Data shown:

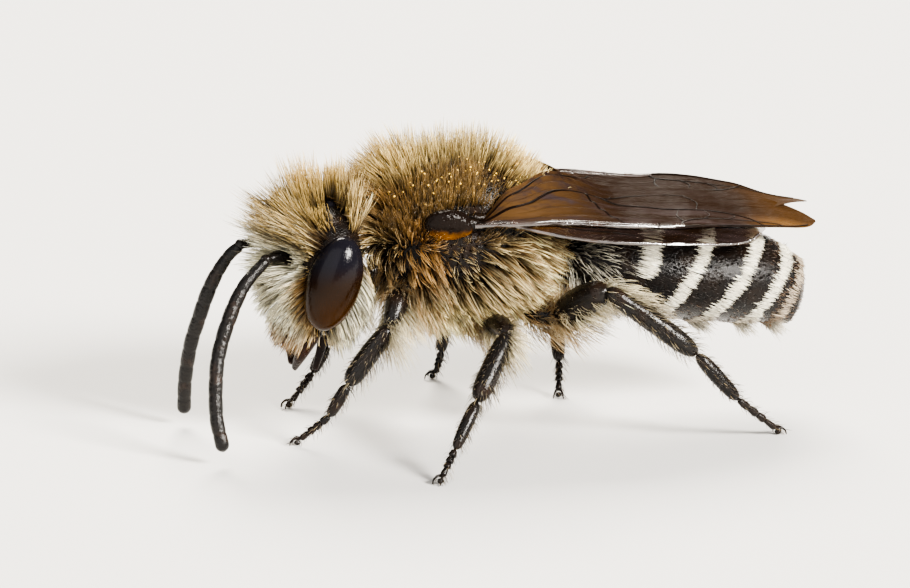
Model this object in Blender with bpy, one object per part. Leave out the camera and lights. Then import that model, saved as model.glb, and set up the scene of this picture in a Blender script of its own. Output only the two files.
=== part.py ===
"""A male plasterer bee standing on its six feet, life-size, as closed solids.

Blender 4.5. The animal faces -X, its left side is -Y and +Z is up. Sizes in this file are millimetres,
and each finished mesh is scaled to metres. The furred solids reach to the tips of the coat.
"""

import math

import bmesh
import bpy
import numpy as np
from mathutils import Matrix, Vector

TO_METRES = 0.001
GAP = 0.04  # the thin cut between neighbouring solids
FLOOR = 0.0
SHARP_ANGLE = math.radians(40)  # faces that meet at more than this show an edge

# The main masses: where they are, and how far each reaches from its centre, coat and all.
THORAX_CENTRE = Vector((-0.80, 0.0, 3.20))
THORAX_REACH = {"-x": 1.78, "+x": 1.68, "-y": 1.42, "+y": 1.42, "-z": 1.66, "+z": 1.62}
HEAD_CENTRE = Vector((-3.22, -0.10, 2.90))
HEAD_REACH = {"-x": 1.14, "+x": 0.72, "-y": 1.24, "+y": 1.24, "-z": 1.62, "+z": 1.58}
HEAD_YAW = math.radians(7)  # the face turns a little to the left
FURRED_SQUARENESS = 2.6  # 2 is an ellipsoid, more is boxier

# In the head's own frame: +X is its back, +Z its crown.
EYE_PLACE, EYE_REACH = Vector((0.03, 0.97, -0.19)), Vector((0.45, 0.38, 0.80))
EYE_PITCH = math.radians(18)  # its top leans back
MANDIBLE_ROOT, MANDIBLE_TIP = Vector((-0.14, 0.28, -1.30)), Vector((-0.34, 0.28, -1.98))
TONGUE_ROOT, TONGUE_TIP = Vector((0.32, 0.0, -1.30)), Vector((0.16, 0.0, -2.00))
MANDIBLE_RADII, TONGUE_RADII = (0.24, 0.21), (0.25, 0.22)
FACE_FRONT = -0.55  # where the antennae leave the face
SOCKET_SIDE, SOCKET_HEIGHT = 0.27, 0.05

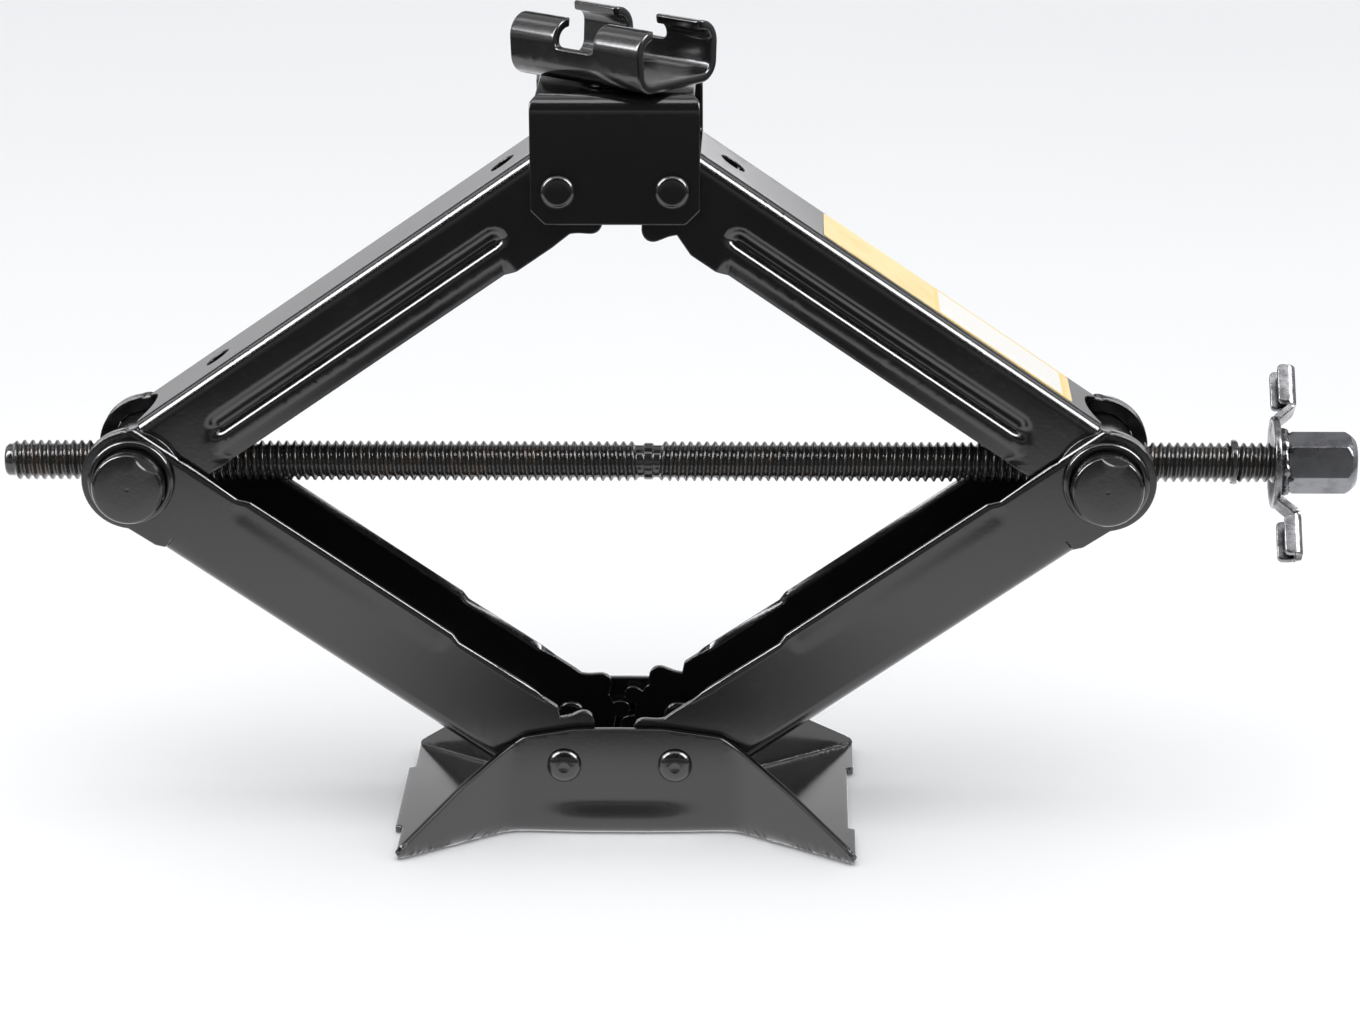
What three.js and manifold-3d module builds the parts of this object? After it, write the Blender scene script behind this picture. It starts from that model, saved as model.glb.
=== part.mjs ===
// Scissor stabilizer jack: a screw-driven four-arm jack on a folded sheet base.
// Millimetres, +Z up. The origin is the middle of the base's underside; +X points to the drive hex.
import * as THREE from 'three';
import { mergeVertices } from 'three/addons/utils/BufferGeometryUtils.js';
import Module from 'manifold-3d';

const wasm = await Module();
wasm.setup();

// ---------------------------------------------------------------- driving dimensions
const ARM_LENGTH = 163;          // knuckle pivot to gear pivot
const REST_ANGLE = THREE.MathUtils.degToRad(34.6); // arms above the level at rest
const PIVOT_HALF = 17.5;         // half the spacing of a pivot pair, and the gears' pitch radius
const BASE_PIVOT_Z = 23;         // base pivots above the ground
const GAP = 0.3;                 // running gap between neighbouring pieces

const ARM_SHEET = 2.3;           // arm sheet thickness
const LOWER_WALL_Y = 23;         // lower arm, outer face of a wall
const UPPER_WALL_Y = 19.6;       // upper arm, outer face of a wall
const WEB_OUT = 13.4;            // pivot line to the web's outer face
const EDGE_IN = 14;              // pivot line to the walls' open edge
const EYE_RADIUS = 15.8;         // round end of a wall at the knuckle
const ARM_BEND = 4.5;            // outer bend radius between web and walls

const TEETH = 10;                // teeth on a full gear of this pitch
const MODULE_SIZE = 3.5;
const PRESSURE_ANGLE = THREE.MathUtils.degToRad(25);
const BACKLASH = 0.4;
const TIP_RADIUS = 20;
const ROOT_RADIUS = 14.4;

const TRUNNION_RADIUS = 11.2;
const TRUNNION_HALF = 33.4;
const WASHER_RADIUS = 13.5;
const WASHER_THICK = 2.6;

const SCREW_RADIUS = 6.35;
const SCREW_START_X = -194.5;    // free end of the screw
const PLATE_X = 206;             // the lug plate's inner face
const HEX_FLATS = 17;            // drive hex across flats
const HEX_START_X = 210;
const HEX_END_X = 231.6;
const COLLAR_X = 193.2;          // middle of the stop collar at rest
const LUG_TURN = THREE.MathUtils.degToRad(-41);    // how the lug plate and the hex stand at rest
const HEX_TURN = THREE.MathUtils.degToRad(13);

const BASE_SHEET = 2.5;
const BASE_WALL_Y = 26.5;        // outer face of a base wall
const BASE_WALL = 3;
const BASE_LEFT_X = -69.4;       // left corners; the end's middle stands out from them as a tab
const BASE_RIGHT_X = 74.6;       // right corners; the end's middle is recessed
const BASE_HALF_Y = 54.6;
const BASE_KNEE_X = 33;          // where the walls start to splay

const BRACKET_WALL_Y = 23.3;     // outer face of a bracket wall
const BRACKET_WALL = 3.2;
const BRACKET_HALF_X = 26;
const BRACKET_DOWN = 10.6;       // below the top pivots
const BRACKET_UP = 29.4;         // above the top pivots

const RIVET_RADIUS = 3.6;
const RIVET_HEAD_RADIUS = 5.4;
const RIVET_HEAD = 2.4;

const SADDLE_TURN = THREE.MathUtils.degToRad(-37); // how the saddle stands at rest
const SADDLE_HALF_LENGTH = 27.2;
const SADDLE_HALF_WIDTH = 15.8;
const SADDLE_SHEET = 3;
const SADDLE_HEIGHT = 19.6;
const PUCK_HEIGHT = 1.2;         // washer between bracket and saddle

const KNUCKLE_X = PIVOT_HALF + ARM_LENGTH * Math.cos(REST_ANGLE);
const SWIVEL_RADIUS = 5;         // rivet that the saddle turns on
const SWIVEL_HEAD_RADIUS = 8.5;
const KNUCKLE_Z = BASE_PIVOT_Z + ARM_LENGTH * Math.sin(REST_ANGLE);
const TOP_PIVOT_Z = BASE_PIVOT_Z + 2 * ARM_LENGTH * Math.sin(REST_ANGLE);
const BRACKET_TOP_Z = TOP_PIVOT_Z + BRACKET_UP;

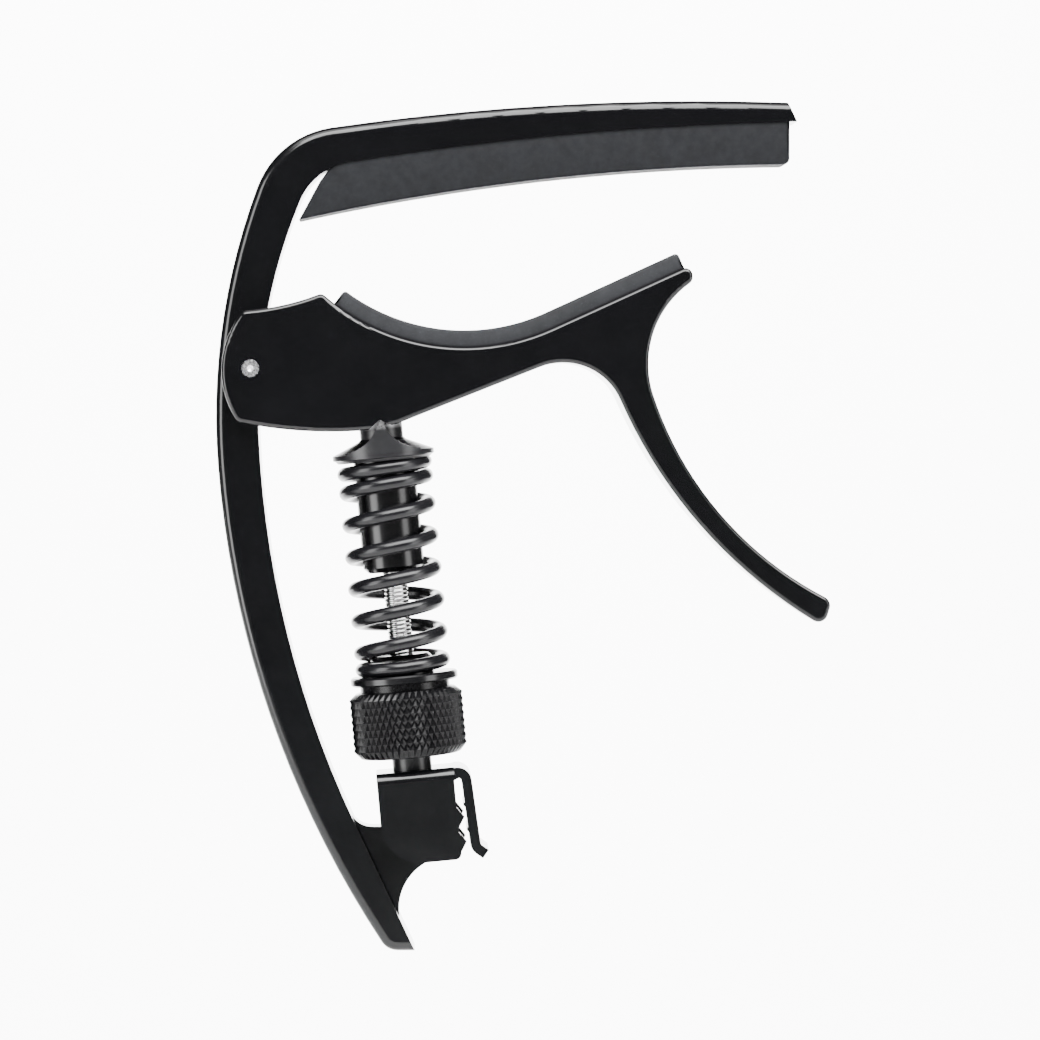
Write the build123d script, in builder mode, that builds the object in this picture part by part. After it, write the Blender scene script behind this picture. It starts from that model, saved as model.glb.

Instructions to follow: Repeat the records above line by line, from the first line through the line that contains "from mathutils import Matrix, Vector".

Task answer:
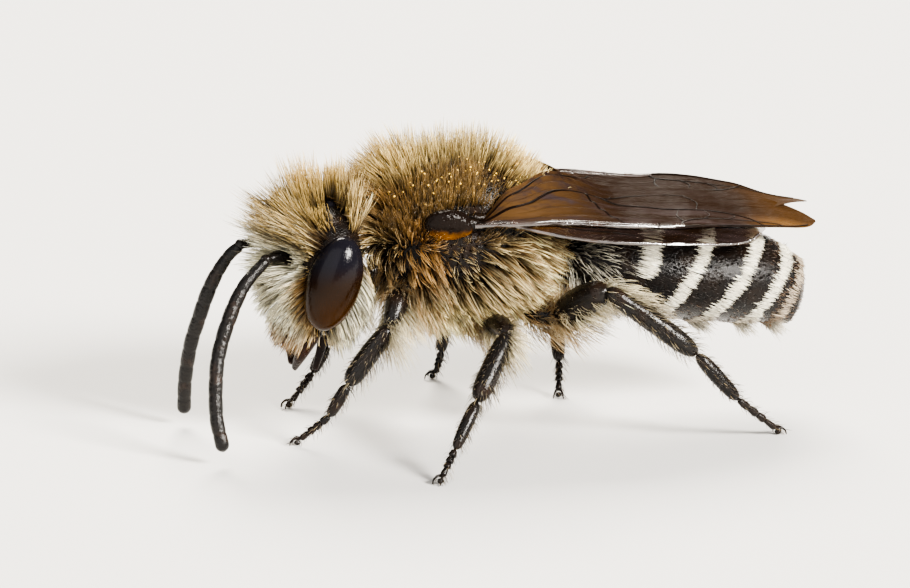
Model this object in Blender with bpy, one object per part. Leave out the camera and lights. Then import that model, saved as model.glb, and set up the scene of this picture in a Blender script of its own. Output only the two files.
=== part.py ===
"""A male plasterer bee standing on its six feet, life-size, as closed solids.

Blender 4.5. The animal faces -X, its left side is -Y and +Z is up. Sizes in this file are millimetres,
and each finished mesh is scaled to metres. The furred solids reach to the tips of the coat.
"""

import math

import bmesh
import bpy
import numpy as np
from mathutils import Matrix, Vector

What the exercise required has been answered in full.